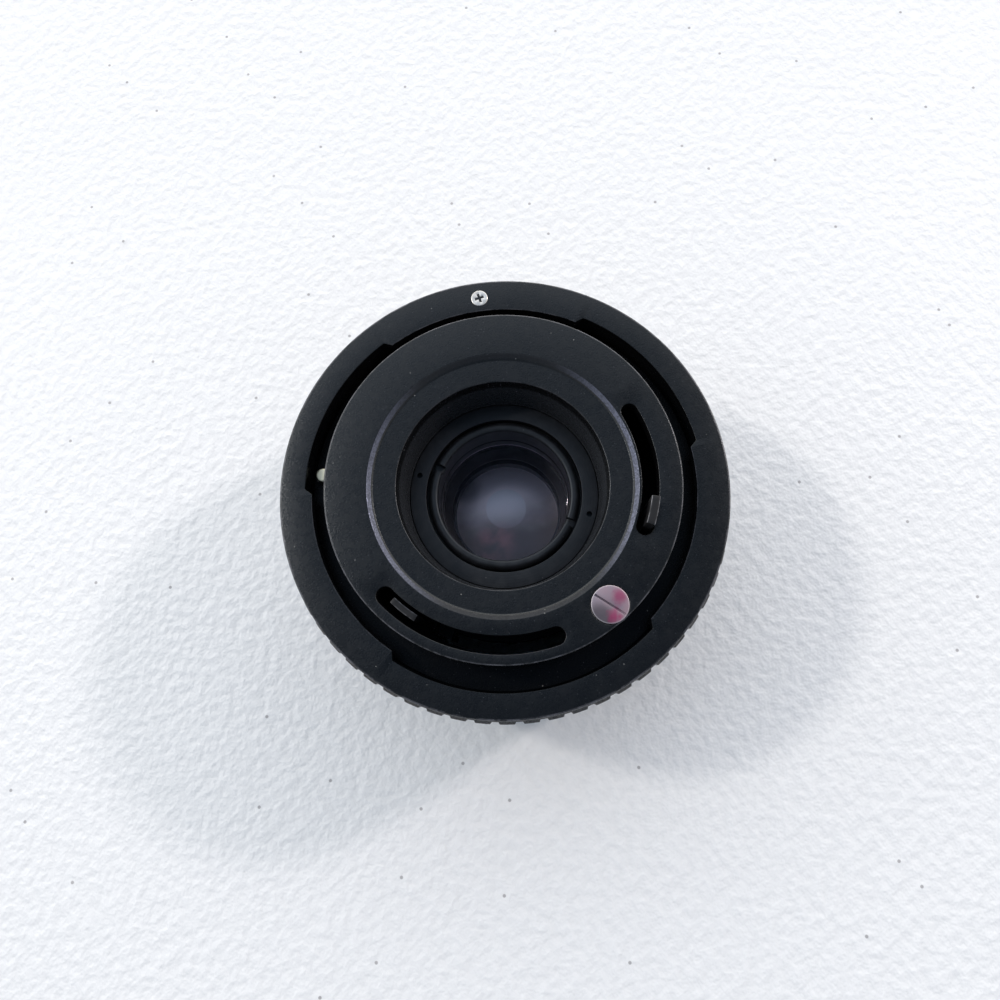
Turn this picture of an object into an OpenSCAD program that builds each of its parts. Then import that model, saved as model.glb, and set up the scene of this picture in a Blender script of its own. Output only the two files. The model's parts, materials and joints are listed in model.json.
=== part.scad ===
// Teleconverter with a breech-lock rear mount.
// Origin on the optical axis at the front mount's rest face, +Z towards the camera side,
// +Y through the index screw. Angles are counter-clockwise from +X, seen from the camera side.

/* [Mount] */
// Diameter of the front throat
throat_d = 48; // [46:0.5:52]
// Wall of the front mount's tube
mount_wall = 1.8; // [1.4:0.1:2.4]
// How far the front lugs reach out from the tube
lug_reach = 1.2; // [0.9:0.1:1.6]
// Thickness of the front lugs
lug_t = 1.4; // [1:0.1:1.8]
// Depth from the rest face to the front mount's flange
lug_space = 4.8; // [4.6:0.1:6]
// Thickness of the front mount's flange
mount_flange_t = 1.6; // [1.2:0.1:2.2]
// How far the front mount's flange reaches out from the tube
mount_flange_reach = 3.6; // [3.4:0.1:3.8]
// Height of the rear register face above the rest face
register_l = 30; // [29:0.5:40]
// Height of the spigot's face above the register face
spigot_h = 7.6; // [6.6:0.1:9]
// Radial clearance of the spigot in a throat
spigot_gap = 0.23; // [0.1:0.01:0.4]

/* [Breech ring] */
// Height of the ring's rear face above the register face
ring_proud = 4; // [3.6:0.1:4.6]
// Height of the ring
ring_h = 13.1; // [12.6:0.1:15]
// Thickness of the ring's teeth
tooth_t = 1.6; // [1.2:0.1:1.8]
// Radial clearance between the teeth and a front mount's tube
tooth_gap = 0.4; // [0.2:0.05:0.6]
// Radial clearance between the ring's gaps and a front mount's lugs
notch_gap = 0.2; // [0.1:0.05:0.4]
// Wall from the gaps to the grip's lands
ring_wall = 4.1; // [3.8:0.1:5]
// How far the ring's smooth rear band lies inside the lands
band_step = 0.6; // [0.4:0.05:0.8]
// Height of the ring's smooth rear band
band_h = 2.4; // [1.5:0.1:3.5]
// Number of grooves round the grip
groove_count = 60; // [40:1:72]
// Radius of a groove's cutter
groove_r = 0.55; // [0.4:0.05:0.7]
// Depth of a groove
groove_depth = 0.34; // [0.2:0.02:0.45]
// Angle of the ring's middle tooth
ring_az = 236.4; // [230:0.1:242]
// Angle from the middle tooth to each of the other teeth
tooth_step = 112; // [108:0.5:116]
// Half angle of the middle tooth
tooth_half_mid = 31.7; // [28:0.1:34]
// Half angle of the other teeth
tooth_half = 29; // [26:0.2:32]
// Angle that a tooth's ramp takes at each end
tooth_ramp = 1.7; // [1:0.1:4]
// Travel of the ring from open to tight, in degrees
ring_turn = 55; // [40:1:58]
// Diameter of the ring screw's head
ring_screw_d = 2.4; // [2:0.1:2.8]

/* [Spigot] */
// Thickness of the spigot's disc
disc_t = 1.6; // [1.2:0.1:2.2]
// Thickness of the spigot's wall
spigot_wall = 1.0; // [0.8:0.05:1.1]
// Diameter of the step in the disc, at its top
step_d = 36; // [34:0.1:36.2]
// Width and depth of the step
step_w = 0.7; // [0.3:0.05:0.8]
// How much wider the funnel is at its mouth than at its foot, on the radius
funnel_flare = 0.8; // [0.4:0.05:1.6]
// Height of the bare rim between the ring's face and the spigot's close-fitting land
land_rise = 0.2; // [0.15:0.05:0.4]
// Angle of the index screw
index_az = 90; // [88:0.5:92]
// Distance of the index screw from the axis
index_r = 21.2; // [20.8:0.1:21.2]
// Diameter of the index screw's head
index_d = 4.9; // [4.5:0.1:5.6]
// Angle of the index screw's slot
index_slot_az = 113.3; // [0:0.1:180]
// Angle of the release pin
pin_az = 313.8; // [310:0.2:320]
// Diameter of the release pin
pin_d = 2; // [1.6:0.1:2]
// How far the release pin stands above the register face
pin_proud = 2; // [1.2:0.1:2.1]
// Travel of the release pin
pin_travel = 1.9; // [1:0.1:2]

/* [Levers] */
// Distance of the aperture lever's middle from the axis
ap_r = 19.5; // [19.4:0.05:19.8]
// Width of the aperture lever's slot
ap_slot_w = 2.24; // [1.8:0.02:2.4]
// Angle of the aperture lever at rest
ap_az = 126.7; // [125:0.1:129]
// Travel of the aperture lever, in degrees
ap_turn = 36; // [20:1:37]
// How far the aperture lever stands above the disc
ap_proud = 2.6; // [1.5:0.1:3.5]
// Distance of the signal lever's middle from the axis
sig_r = 21.2; // [20.9:0.05:21.2]
// Width of the signal lever's slot
sig_slot_w = 2.4; // [1.8:0.05:2.5]
// Angle of the signal lever at rest
sig_az = 12.1; // [10:0.1:14]
// Travel of the signal lever, in degrees
sig_turn = 50; // [30:1:52]
// How far the signal lever's end lies below the disc's face
sig_sunk = 0.7; // [0.3:0.1:1.2]
// Thickness of the signal lever's sheet
sig_lever_t = 0.9; // [0.5:0.05:0.95]
// Half angle of a rear lever
lever_half = 5.4; // [4:0.1:5.6]
// Thickness of the aperture lever's sheet
lever_t = 1.1; // [0.7:0.05:1.15]
// Half angle of a front lever
front_half = 3.2; // [2.4:0.1:4]
// Height of the front levers' ends above the rest face
front_end_z = 7; // [6.6:0.1:9]

/* [Chassis] */
// Depth of the chassis flange below the register face
deck_depth = 17.4; // [16.8:0.1:18]
// Thickness of the chassis flange
deck_t = 1.8; // [1.4:0.1:2.2]
// Wall of the bearing tube
bearing_wall = 1.65; // [1.3:0.05:1.75]
// Height of the lower spacer
low_spacer_h = 2.6; // [2.4:0.1:3]
// Height of the middle spacer
mid_spacer_h = 3.6; // [3.4:0.1:4]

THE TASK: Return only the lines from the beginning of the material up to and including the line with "spigot_gap = 0.23; // [0.1:0.01:0.4]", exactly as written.

COMPLETED EXERCISE:
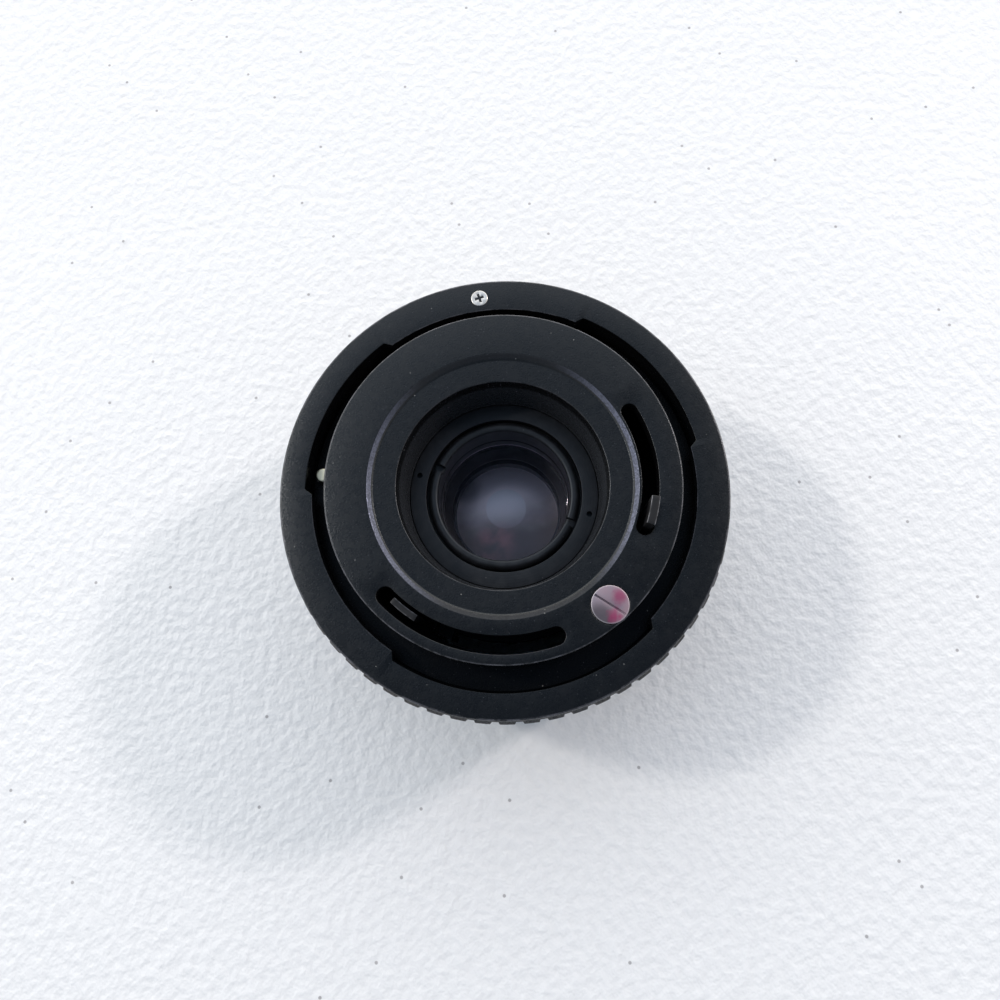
Turn this picture of an object into an OpenSCAD program that builds each of its parts. Then import that model, saved as model.glb, and set up the scene of this picture in a Blender script of its own. Output only the two files. The model's parts, materials and joints are listed in model.json.
=== part.scad ===
// Teleconverter with a breech-lock rear mount.
// Origin on the optical axis at the front mount's rest face, +Z towards the camera side,
// +Y through the index screw. Angles are counter-clockwise from +X, seen from the camera side.

/* [Mount] */
// Diameter of the front throat
throat_d = 48; // [46:0.5:52]
// Wall of the front mount's tube
mount_wall = 1.8; // [1.4:0.1:2.4]
// How far the front lugs reach out from the tube
lug_reach = 1.2; // [0.9:0.1:1.6]
// Thickness of the front lugs
lug_t = 1.4; // [1:0.1:1.8]
// Depth from the rest face to the front mount's flange
lug_space = 4.8; // [4.6:0.1:6]
// Thickness of the front mount's flange
mount_flange_t = 1.6; // [1.2:0.1:2.2]
// How far the front mount's flange reaches out from the tube
mount_flange_reach = 3.6; // [3.4:0.1:3.8]
// Height of the rear register face above the rest face
register_l = 30; // [29:0.5:40]
// Height of the spigot's face above the register face
spigot_h = 7.6; // [6.6:0.1:9]
// Radial clearance of the spigot in a throat
spigot_gap = 0.23; // [0.1:0.01:0.4]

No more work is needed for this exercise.